Un de ses moteurs : la volonté de donner de l’émotion
Quant au renouveau de la cuisine française, c’est pour elle une évidence. “Le retour au terroir et au produit, à ses qualités et à sa traçabilité, a sans doute été accéléré par la crise de la vache folle, explique-t-elle. Les produits sont travaillés avec précision. Au-delà du classicisme un peu fané où certains rivaux étrangers voudraient nous enfermer, les jeunes chefs français sont de plus en plus nombreux et de plus en plus créatifs. Moi, si j’ai un secret, c’est ma volonté de procurer de l’émotion. C’est l’essence du métier de cuisinier. Qu’il y ait plus de femmes dans un monde qui privilégie l’émotion n’est pas un hasard.”
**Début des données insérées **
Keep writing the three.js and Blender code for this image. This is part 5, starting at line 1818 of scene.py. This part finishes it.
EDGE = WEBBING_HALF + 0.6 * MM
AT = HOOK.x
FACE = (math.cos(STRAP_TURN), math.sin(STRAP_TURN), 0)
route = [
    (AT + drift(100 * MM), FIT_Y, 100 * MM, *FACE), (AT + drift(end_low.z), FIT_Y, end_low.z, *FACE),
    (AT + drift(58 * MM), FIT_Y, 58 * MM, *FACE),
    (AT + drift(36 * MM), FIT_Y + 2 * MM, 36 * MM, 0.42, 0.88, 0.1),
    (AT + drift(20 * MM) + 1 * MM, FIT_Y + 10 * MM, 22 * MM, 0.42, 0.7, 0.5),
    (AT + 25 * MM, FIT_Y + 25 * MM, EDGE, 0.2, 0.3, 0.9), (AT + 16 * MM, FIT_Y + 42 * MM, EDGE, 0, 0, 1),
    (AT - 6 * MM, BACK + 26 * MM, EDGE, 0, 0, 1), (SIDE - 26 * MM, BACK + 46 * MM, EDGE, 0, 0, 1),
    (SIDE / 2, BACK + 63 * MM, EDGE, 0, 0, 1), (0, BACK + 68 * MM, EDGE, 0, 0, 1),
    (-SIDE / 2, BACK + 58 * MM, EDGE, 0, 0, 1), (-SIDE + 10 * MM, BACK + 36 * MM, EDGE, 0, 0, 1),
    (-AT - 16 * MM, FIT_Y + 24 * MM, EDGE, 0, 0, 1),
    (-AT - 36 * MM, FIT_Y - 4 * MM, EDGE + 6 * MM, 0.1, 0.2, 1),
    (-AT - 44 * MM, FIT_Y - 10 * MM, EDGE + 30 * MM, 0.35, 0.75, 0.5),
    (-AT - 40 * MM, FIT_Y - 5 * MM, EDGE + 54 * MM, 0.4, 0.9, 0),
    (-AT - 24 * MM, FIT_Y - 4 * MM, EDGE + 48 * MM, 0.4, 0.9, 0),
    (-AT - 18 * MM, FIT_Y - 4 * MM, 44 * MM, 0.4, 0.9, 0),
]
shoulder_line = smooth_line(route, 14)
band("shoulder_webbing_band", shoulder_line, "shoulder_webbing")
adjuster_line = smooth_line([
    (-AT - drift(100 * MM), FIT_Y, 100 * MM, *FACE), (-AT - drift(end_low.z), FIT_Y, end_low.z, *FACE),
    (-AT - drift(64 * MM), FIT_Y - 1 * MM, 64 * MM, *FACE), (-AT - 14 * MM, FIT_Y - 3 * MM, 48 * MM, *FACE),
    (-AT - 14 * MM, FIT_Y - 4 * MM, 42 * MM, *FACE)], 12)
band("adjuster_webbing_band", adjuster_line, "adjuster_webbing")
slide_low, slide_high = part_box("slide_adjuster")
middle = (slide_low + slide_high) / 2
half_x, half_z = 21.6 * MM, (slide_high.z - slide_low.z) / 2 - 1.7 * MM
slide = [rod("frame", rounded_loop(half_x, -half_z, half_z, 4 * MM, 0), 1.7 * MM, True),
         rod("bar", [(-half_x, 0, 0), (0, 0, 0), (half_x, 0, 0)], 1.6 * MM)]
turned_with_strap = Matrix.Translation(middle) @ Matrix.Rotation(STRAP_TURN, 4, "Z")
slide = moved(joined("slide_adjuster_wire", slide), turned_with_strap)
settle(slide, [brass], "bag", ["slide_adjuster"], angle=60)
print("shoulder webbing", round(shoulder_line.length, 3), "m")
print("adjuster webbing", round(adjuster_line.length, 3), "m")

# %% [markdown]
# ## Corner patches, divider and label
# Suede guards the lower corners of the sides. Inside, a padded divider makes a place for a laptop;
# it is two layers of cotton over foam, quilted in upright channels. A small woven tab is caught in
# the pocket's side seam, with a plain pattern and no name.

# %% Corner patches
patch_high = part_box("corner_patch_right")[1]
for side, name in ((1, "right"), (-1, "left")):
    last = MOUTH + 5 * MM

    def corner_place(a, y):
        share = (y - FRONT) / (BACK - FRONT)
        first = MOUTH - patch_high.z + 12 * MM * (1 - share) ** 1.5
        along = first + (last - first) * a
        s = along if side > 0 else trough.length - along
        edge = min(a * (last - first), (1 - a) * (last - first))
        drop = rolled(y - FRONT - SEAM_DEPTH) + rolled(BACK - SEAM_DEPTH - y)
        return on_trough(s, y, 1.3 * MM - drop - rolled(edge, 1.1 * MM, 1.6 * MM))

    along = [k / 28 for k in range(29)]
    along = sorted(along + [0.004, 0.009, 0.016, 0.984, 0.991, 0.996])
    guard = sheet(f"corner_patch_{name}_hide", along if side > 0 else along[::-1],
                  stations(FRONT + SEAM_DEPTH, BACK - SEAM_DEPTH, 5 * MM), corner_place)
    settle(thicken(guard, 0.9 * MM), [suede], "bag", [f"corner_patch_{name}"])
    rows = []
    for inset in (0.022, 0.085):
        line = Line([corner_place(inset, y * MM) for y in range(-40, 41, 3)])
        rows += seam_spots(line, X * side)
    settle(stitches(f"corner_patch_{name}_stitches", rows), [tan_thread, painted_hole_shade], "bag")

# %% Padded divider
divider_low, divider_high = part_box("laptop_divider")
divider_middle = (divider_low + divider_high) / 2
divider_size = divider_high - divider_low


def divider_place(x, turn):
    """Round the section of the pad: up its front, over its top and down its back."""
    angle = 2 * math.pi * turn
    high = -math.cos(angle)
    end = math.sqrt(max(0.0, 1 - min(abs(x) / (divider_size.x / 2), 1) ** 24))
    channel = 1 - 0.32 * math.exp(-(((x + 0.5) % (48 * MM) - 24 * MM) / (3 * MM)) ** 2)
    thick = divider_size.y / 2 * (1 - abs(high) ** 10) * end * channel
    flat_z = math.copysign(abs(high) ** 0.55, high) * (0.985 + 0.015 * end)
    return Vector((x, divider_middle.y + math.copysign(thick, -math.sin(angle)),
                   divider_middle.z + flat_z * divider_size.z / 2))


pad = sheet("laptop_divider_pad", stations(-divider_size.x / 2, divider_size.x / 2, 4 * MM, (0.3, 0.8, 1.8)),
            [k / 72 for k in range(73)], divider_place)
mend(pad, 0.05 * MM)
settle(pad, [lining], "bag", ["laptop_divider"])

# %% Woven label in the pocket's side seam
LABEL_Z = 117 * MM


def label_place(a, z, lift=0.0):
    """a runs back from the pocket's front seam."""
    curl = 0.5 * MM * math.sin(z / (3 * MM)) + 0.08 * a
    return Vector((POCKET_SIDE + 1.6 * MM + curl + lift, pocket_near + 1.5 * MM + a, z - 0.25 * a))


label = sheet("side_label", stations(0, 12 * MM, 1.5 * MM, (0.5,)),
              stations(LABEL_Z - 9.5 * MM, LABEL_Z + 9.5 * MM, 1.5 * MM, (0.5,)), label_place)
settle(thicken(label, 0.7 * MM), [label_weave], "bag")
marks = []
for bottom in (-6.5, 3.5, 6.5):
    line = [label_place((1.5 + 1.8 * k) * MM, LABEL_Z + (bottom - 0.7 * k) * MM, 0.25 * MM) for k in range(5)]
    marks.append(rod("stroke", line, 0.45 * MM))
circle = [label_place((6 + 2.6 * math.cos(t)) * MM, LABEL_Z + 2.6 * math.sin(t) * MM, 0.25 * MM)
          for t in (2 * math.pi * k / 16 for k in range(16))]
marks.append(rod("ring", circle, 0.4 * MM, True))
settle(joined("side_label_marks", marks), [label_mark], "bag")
Il faut également ajouter un gros zeste d’ambition à cette recette du succès. Anne-Sophie Pic veut ouvrir prochainement “quelque chose” à Paris et, de là, elle rêve à nouveau d’autres ailleurs, sans doute dans ce Japon qu’elle admire. A-t-elle des regrets ? Pas vraiment. Bien sûr, celui de ne pas avoir travaillé avec son père. Peut-être aussi de n’avoir qu’un seul enfant… Mais elle n’est pas “du genre à trop se retourner”. Elle célèbre la gloire des siens en allant toujours de l’avant.

Bernard Poulet (*) C’est le titre d’un de ses premiers livres (Editions Glénat, 2004).